Les joueurs de l'AFL ayant des antécédents de blessures aux ischio-jambiers ne présentaient pas de déficits de la force nordique par rapport à leurs membres controlatéraux non blessés ou aux joueurs sans antécédents de blessures aux ischio-jambiers. La force nordique n'a pas non plus été influencée de manière significative par le nombre, la récurrence ou la gravité des blessures aux ischio-jambiers chez les joueurs d'élite de l'AFL, mais certaines différences cliniques potentielles peuvent être apparentes et méritent une étude plus approfondie.
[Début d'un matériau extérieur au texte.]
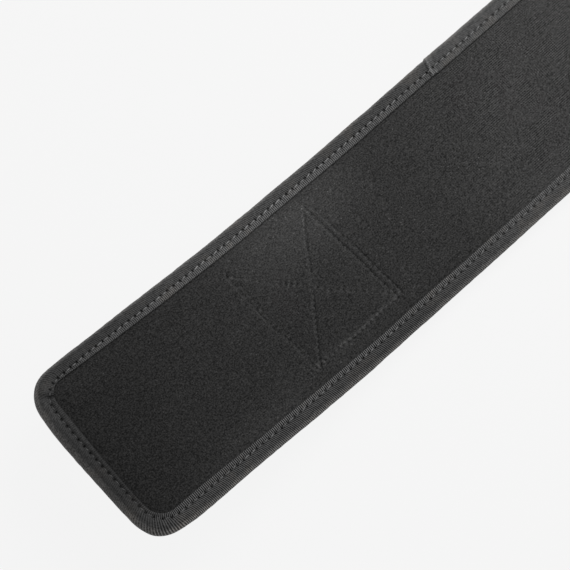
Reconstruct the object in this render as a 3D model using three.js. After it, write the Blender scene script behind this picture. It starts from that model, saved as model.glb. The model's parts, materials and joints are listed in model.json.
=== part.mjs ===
// A nylon lifting belt, laid open on a flat surface with its inner face up.
// A padded body is bound all round with tape. On the outer face, which lies underneath, a webbing
// strap runs from a steel ring near one end to past the other end, where its tip carries a hook patch.
// Millimetres, +Z up. X runs along the belt, from the end with the ring to the tip of the strap.
import * as THREE from "three";

// Body
const beltLength = 900; // tip to tip, measured along the belt
const beltWidth = 102; // over the binding
const cornerRadius = 19;
const edgeThickness = 8; // over both layers of the binding
const crownHeight = 1.8; // how far the padding swells above its bound edge, on the inner face
const crownReach = 6; // from the tape's edge to where the padding is full
const liningThickness = 1;
const clearance = 0.3; // between pieces that lie against each other

// Binding tape
const tapeThickness = 1;
const tapeCover = 9.8; // how much of each face the tape covers, from the belt's outline
const lapStart = 273; // where the folded end of the tape lies over its beginning
const lapLength = 12;
const lapStep = 0.8; // length over which the tape climbs onto the lap

// Lie of the belt: the middle is flat on the floor and both ends curl up from it
const nearCurl = 240;
const farCurl = 180;
const curlRadius = 667;

// Strap on the outer face
const strapWidth = 76;
const strapThickness = 2;
const strapSelvedge = 0.5; // how much the strap's edge is rounded off
const strapCutRadius = 2; // corners of the hidden end
const strapTipRadius = 12; // corners of the free tip
const anchorStart = 121; // the square that is sewn through the body, from the belt's tip to its first seam
const anchorLength = 56;
const anchorMargin = 4; // webbing beyond a cross seam
const strapDrop = 62; // length over which the free strap sinks to the floor
const strapBeyond = 230; // free strap past the far end of the body

// Hook patch under the strap's tip
const patchLength = 90;
const patchWidth = 70;
const patchThickness = 1.5;
const patchRadius = 6;
const patchInset = 6; // from the strap's tip to the patch
const rampLength = 14; // over which the strap climbs onto the patch

// Ring
const wire = 5;
const ringOpening = 22;
const ringSideRoom = 4; // between the strap's edge and the ring's short side
const ringBendRadius = 3.5; // inner corners
const foldLength = 21; // from the sewn square to the ring's bar

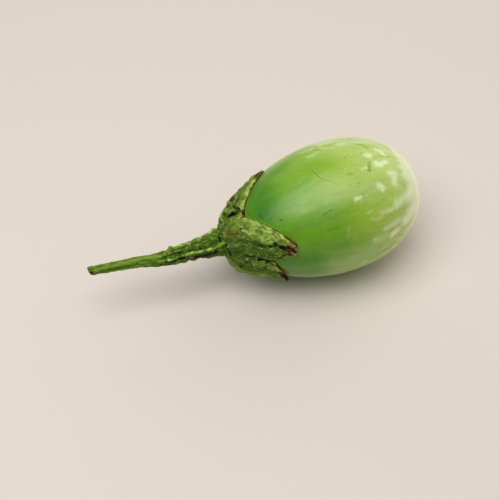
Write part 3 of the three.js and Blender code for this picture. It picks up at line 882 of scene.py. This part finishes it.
# height of the blade over the skin, and masks of painted highlight (keels, ribs) and painted shade
# (grooves, folds)
def calyxRelief(bare, distance, degrees):
    height, ridge, groove = (np.zeros(distance.shape) for _ in range(3))
    for sepal in sepals:
        point, keel, notch = sepal["point"], sepal["keel"], sepal["notch"]
        along = np.clip(distance / point["length"], 0, 1)
        _, across, off = besideLine(bare, skinLine(sepal["keelLine"]))
        width = np.where(across < 0, keel["before"], keel["after"])
        profile = 1 / (1 + (off / width) ** 2)
        faded = smooth(along, keel["fades"], calyx["keelEnd"])
        stands = smooth(distance, 0, calyx["keelStart"]) * (1 - faded)
        height += keel["height"] * stands * profile
        # a painted highlight along each keel
        highlighted = bell(off, calyx["keelHighlight"]) * smooth(distance, *calyx["keelHighlightStarts"])
        highlighted *= 1 - calyx["keelHighlightLoss"] * smooth(along, *calyx["keelHighlightFades"])
        ridge = np.maximum(ridge, highlighted)
        toNotch = np.clip(distance / notch["length"], 0, 1)
        grooveAngle = notch["root"] + turnTo(notch["angle"], notch["root"]) * toNotch**2
        aside = np.radians(turnTo(degrees, grooveAngle)) * distance
        pressed = smooth(toNotch, *calyx["grooveStarts"]) * bell(aside, calyx["grooveWidth"])
        height -= calyx["grooveDepth"] * pressed
        # painted shade in the groove
        groove = np.maximum(groove, calyx["grooveShade"] * pressed)
    for width, tall, places in calyxLines:
        profile = bell(besideLine(bare, skinLine(places))[2], width)
        height += tall * profile
        if tall > 0:
            ridge = np.maximum(ridge, calyx["ribLight"] * profile)
        else:
            shade = calyx["foldShade"] - calyx["foldShadePerMm"] * tall
            groove = np.maximum(groove, np.minimum(1, shade) * profile)
    return height, ridge, groove


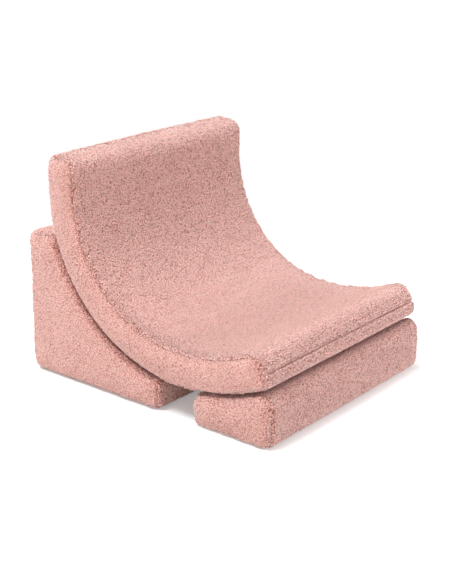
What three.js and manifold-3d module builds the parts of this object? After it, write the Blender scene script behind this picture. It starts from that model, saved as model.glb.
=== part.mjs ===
// Moon chair for a small child, in millimetres, +Z up, facing -Y, symmetric about X = 0.
// A curved pad leans on a wedge behind it and on a low block in front of it.
// Each cushion is a foam core in a sewn pile cover with a zip, and hook and loop strips join the three.
// "Right" and "left" are the sitter's, so the right side is at -X.
import * as THREE from 'three';
import { mergeVertices } from 'three/addons/utils/BufferGeometryUtils.js';
import Module from 'manifold-3d';

const wasm = await Module();
wasm.setup();

const degrees = THREE.MathUtils.degToRad;

// Whole chair
const chairWidth = 500;
const clearance = 0.3; // between pieces that touch in use

// Curved pad, drawn about the axis of its lower back
const padThickness = 70;
const backRadius = 240; // hollow of the seat and lower back
const lapRadius = 380; // flatter hollow towards the knees
const lapSweep = degrees(27.5); // from the lowest point of the seat to the front end
const seatHeight = 132; // lowest point of the seat above the floor
const backRise = 62; // straight upper back, on the sitter's side
const backRiseRear = 68; // and on the rear side, so that the top end slopes forwards
const padEndRadius = 25; // rounding of the end edges on the sitter's side
const padRearEndRadius = 20; // of the top end's rear edge
const padToeRadius = 17; // of the front end's lower edge
const padEdgeRadius = 15; // rounding of the long side edges
const padCrown = 2; // the seat and the ends rise by this towards the middle of the width
const padDrawIn = 1.5; // the long sides are drawn in by this halfway between the ends
const padEndSeam = 27; // seams on both ends, from the underside's edge
const padZipBelowTop = 55; // zip on the rear side, below the rear top edge
const padSeamAngle = degrees(54); // side seam, round the edge from the face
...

Les efforts futurs visant à prévenir les blessures aux ischio-jambiers et leur récurrence devraient étudier les mécanismes de blessure multifactoriels et garantir un nombre adéquat de sujets pour ces interactions.

Référence article

Smith NA, Bourne MN, Franettovich Smith MM, Barrett RS, Hides JA. Nordic strength and history of hamstring injury in Australian Football League players. Phys Ther Sport. 2022 Jul 2;57:11- 16. doi: 10.1016/j.ptsp.2022.06.006. Epub ahead of print. PMID: 35842946.